[Items from a dataset]
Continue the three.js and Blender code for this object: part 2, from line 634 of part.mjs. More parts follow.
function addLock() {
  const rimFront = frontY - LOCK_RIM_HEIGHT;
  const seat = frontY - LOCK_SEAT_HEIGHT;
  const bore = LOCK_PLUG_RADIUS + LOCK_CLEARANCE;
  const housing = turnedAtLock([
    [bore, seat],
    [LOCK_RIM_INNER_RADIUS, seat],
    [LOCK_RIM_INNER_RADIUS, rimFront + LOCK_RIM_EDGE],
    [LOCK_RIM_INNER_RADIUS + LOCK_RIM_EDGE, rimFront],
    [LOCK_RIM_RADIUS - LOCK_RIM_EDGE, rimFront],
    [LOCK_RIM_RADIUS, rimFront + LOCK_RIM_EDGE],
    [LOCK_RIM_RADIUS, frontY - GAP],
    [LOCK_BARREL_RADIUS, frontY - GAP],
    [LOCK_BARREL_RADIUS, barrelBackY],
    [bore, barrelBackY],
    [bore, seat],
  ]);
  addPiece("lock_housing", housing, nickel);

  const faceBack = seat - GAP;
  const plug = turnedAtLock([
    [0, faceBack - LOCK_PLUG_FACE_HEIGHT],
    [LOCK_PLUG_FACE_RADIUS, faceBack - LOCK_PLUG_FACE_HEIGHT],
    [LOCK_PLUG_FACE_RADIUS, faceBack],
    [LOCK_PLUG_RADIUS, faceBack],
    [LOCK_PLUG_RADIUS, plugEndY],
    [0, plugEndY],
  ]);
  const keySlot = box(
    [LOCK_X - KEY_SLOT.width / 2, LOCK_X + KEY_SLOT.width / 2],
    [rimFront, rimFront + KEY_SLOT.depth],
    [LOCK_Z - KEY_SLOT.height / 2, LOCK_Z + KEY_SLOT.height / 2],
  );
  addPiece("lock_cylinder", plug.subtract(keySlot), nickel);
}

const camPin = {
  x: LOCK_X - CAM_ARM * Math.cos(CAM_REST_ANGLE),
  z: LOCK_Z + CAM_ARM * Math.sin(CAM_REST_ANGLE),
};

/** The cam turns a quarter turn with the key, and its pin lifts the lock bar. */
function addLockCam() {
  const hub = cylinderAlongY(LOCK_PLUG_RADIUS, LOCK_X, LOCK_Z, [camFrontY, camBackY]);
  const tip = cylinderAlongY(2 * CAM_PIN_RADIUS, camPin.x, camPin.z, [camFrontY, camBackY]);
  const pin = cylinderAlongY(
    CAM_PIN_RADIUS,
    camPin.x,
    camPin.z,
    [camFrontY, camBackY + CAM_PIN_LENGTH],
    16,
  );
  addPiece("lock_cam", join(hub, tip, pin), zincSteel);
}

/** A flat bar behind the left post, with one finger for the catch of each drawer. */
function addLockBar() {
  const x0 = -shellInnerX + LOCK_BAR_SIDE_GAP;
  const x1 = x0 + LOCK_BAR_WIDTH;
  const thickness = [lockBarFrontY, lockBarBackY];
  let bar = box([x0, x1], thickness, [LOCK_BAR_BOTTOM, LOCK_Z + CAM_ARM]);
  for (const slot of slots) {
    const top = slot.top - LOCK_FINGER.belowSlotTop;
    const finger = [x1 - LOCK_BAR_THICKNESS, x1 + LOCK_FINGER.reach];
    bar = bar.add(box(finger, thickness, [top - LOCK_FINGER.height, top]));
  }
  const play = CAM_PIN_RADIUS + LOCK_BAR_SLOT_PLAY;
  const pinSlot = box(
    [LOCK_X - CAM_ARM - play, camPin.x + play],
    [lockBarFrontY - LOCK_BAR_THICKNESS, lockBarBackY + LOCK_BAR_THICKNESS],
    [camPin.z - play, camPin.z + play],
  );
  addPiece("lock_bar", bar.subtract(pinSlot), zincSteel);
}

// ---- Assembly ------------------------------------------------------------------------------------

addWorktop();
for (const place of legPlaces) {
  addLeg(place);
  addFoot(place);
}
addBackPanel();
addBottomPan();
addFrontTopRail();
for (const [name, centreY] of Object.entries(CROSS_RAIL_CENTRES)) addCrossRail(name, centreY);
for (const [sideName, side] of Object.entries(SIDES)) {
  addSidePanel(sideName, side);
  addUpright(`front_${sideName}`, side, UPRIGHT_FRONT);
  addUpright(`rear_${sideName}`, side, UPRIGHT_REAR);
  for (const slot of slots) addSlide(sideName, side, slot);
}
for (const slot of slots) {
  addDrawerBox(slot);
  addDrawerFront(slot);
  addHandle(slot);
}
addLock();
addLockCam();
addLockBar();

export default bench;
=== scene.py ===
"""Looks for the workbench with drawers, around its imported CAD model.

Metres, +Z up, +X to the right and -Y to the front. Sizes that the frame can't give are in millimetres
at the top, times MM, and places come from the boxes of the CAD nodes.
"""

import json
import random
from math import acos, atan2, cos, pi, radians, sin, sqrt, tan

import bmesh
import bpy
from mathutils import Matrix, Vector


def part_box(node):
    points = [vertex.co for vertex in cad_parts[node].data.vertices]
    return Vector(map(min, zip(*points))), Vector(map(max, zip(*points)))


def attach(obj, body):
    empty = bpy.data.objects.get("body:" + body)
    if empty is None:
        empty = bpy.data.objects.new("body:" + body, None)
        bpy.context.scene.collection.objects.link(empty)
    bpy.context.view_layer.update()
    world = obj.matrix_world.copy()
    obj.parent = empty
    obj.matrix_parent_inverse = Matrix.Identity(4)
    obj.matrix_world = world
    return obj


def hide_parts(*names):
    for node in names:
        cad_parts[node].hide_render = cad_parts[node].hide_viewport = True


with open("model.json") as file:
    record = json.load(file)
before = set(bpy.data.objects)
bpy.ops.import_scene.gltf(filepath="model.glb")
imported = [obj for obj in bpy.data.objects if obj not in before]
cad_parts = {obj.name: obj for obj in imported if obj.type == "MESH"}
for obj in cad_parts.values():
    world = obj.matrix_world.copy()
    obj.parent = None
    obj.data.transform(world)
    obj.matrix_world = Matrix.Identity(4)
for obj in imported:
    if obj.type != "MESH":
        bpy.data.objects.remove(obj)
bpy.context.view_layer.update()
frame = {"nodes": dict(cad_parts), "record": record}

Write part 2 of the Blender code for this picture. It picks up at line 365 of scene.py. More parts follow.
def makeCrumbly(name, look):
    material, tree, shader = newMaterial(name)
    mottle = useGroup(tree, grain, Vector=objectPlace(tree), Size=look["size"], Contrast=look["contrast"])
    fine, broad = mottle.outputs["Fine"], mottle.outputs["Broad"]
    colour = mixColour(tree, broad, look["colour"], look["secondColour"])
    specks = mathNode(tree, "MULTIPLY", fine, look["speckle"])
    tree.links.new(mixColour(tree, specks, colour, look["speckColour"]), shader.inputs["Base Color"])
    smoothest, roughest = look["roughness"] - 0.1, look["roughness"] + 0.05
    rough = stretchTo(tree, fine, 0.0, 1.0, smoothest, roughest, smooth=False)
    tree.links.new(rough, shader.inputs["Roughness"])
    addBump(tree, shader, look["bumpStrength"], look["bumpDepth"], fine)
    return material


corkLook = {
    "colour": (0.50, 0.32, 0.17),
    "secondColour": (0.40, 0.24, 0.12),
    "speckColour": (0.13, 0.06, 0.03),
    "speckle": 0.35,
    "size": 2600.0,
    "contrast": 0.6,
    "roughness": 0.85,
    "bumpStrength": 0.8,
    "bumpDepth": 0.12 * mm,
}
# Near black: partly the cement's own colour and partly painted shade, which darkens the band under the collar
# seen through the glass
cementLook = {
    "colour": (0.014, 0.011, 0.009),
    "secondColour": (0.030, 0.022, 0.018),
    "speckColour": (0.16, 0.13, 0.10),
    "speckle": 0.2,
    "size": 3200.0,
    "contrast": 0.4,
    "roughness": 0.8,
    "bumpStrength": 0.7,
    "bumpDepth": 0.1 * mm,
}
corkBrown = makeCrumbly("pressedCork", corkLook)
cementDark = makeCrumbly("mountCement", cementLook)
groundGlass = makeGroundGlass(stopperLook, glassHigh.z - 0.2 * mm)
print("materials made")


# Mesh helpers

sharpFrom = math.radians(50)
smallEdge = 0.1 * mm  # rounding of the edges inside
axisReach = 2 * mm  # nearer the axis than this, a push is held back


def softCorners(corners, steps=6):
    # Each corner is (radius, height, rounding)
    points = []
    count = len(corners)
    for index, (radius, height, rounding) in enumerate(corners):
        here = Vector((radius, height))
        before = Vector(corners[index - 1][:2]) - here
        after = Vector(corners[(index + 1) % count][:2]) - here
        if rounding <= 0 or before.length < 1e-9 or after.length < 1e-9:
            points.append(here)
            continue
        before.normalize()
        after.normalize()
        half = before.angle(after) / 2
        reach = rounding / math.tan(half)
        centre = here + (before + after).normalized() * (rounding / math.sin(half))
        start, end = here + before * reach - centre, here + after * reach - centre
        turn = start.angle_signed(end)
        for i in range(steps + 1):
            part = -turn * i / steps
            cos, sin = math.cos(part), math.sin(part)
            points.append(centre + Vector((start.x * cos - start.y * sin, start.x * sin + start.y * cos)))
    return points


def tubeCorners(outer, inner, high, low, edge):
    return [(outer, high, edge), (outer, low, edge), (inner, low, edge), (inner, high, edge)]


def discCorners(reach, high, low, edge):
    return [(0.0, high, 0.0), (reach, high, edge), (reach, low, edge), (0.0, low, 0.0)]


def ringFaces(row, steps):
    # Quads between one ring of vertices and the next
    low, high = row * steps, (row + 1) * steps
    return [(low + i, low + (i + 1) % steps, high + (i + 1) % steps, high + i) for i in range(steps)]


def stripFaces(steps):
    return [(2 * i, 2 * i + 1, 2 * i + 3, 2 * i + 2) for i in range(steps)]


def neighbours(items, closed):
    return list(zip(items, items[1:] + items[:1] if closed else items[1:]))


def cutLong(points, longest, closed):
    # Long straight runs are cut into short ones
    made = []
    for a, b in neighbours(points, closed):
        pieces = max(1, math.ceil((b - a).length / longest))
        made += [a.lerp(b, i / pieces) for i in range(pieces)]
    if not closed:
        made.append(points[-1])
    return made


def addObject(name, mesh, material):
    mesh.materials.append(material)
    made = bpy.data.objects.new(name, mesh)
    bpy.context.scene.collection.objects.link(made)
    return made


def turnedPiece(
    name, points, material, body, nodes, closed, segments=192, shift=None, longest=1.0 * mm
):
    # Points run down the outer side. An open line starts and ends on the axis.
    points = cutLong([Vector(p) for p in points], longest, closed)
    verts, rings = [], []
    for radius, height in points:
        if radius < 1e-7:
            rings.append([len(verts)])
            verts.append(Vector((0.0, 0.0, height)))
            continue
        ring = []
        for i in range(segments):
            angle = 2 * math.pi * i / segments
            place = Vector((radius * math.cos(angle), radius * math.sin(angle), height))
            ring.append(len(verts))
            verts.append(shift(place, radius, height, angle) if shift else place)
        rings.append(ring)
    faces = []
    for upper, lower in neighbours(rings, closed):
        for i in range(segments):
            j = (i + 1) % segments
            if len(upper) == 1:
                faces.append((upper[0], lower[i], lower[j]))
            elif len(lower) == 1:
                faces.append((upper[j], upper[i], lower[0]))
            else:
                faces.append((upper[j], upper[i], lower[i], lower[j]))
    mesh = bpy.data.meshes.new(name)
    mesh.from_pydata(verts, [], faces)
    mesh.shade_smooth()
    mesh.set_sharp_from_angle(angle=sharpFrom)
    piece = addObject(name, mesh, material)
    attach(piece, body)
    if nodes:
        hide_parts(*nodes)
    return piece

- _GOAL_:
Above are some lines. Repeat exactly, and only, those from the line that has "addWorktop();" through the line that has "obj.matrix_world = Matrix.Identity(4)".

- _OUTPUT FOR THIS TASK_:
addWorktop();
for (const place of legPlaces) {
  addLeg(place);
  addFoot(place);
}
addBackPanel();
addBottomPan();
addFrontTopRail();
for (const [name, centreY] of Object.entries(CROSS_RAIL_CENTRES)) addCrossRail(name, centreY);
for (const [sideName, side] of Object.entries(SIDES)) {
  addSidePanel(sideName, side);
  addUpright(`front_${sideName}`, side, UPRIGHT_FRONT);
  addUpright(`rear_${sideName}`, side, UPRIGHT_REAR);
  for (const slot of slots) addSlide(sideName, side, slot);
}
for (const slot of slots) {
  addDrawerBox(slot);
  addDrawerFront(slot);
  addHandle(slot);
}
addLock();
addLockCam();
addLockBar();

export default bench;
=== scene.py ===
"""Looks for the workbench with drawers, around its imported CAD model.

Metres, +Z up, +X to the right and -Y to the front. Sizes that the frame can't give are in millimetres
at the top, times MM, and places come from the boxes of the CAD nodes.
"""

import json
import random
from math import acos, atan2, cos, pi, radians, sin, sqrt, tan

import bmesh
import bpy
from mathutils import Matrix, Vector


def part_box(node):
    points = [vertex.co for vertex in cad_parts[node].data.vertices]
    return Vector(map(min, zip(*points))), Vector(map(max, zip(*points)))


def attach(obj, body):
    empty = bpy.data.objects.get("body:" + body)
    if empty is None:
        empty = bpy.data.objects.new("body:" + body, None)
        bpy.context.scene.collection.objects.link(empty)
    bpy.context.view_layer.update()
    world = obj.matrix_world.copy()
    obj.parent = empty
    obj.matrix_parent_inverse = Matrix.Identity(4)
    obj.matrix_world = world
    return obj


def hide_parts(*names):
    for node in names:
        cad_parts[node].hide_render = cad_parts[node].hide_viewport = True


with open("model.json") as file:
    record = json.load(file)
before = set(bpy.data.objects)
bpy.ops.import_scene.gltf(filepath="model.glb")
imported = [obj for obj in bpy.data.objects if obj not in before]
cad_parts = {obj.name: obj for obj in imported if obj.type == "MESH"}
for obj in cad_parts.values():
    world = obj.matrix_world.copy()
    obj.parent = None
    obj.data.transform(world)
    obj.matrix_world = Matrix.Identity(4)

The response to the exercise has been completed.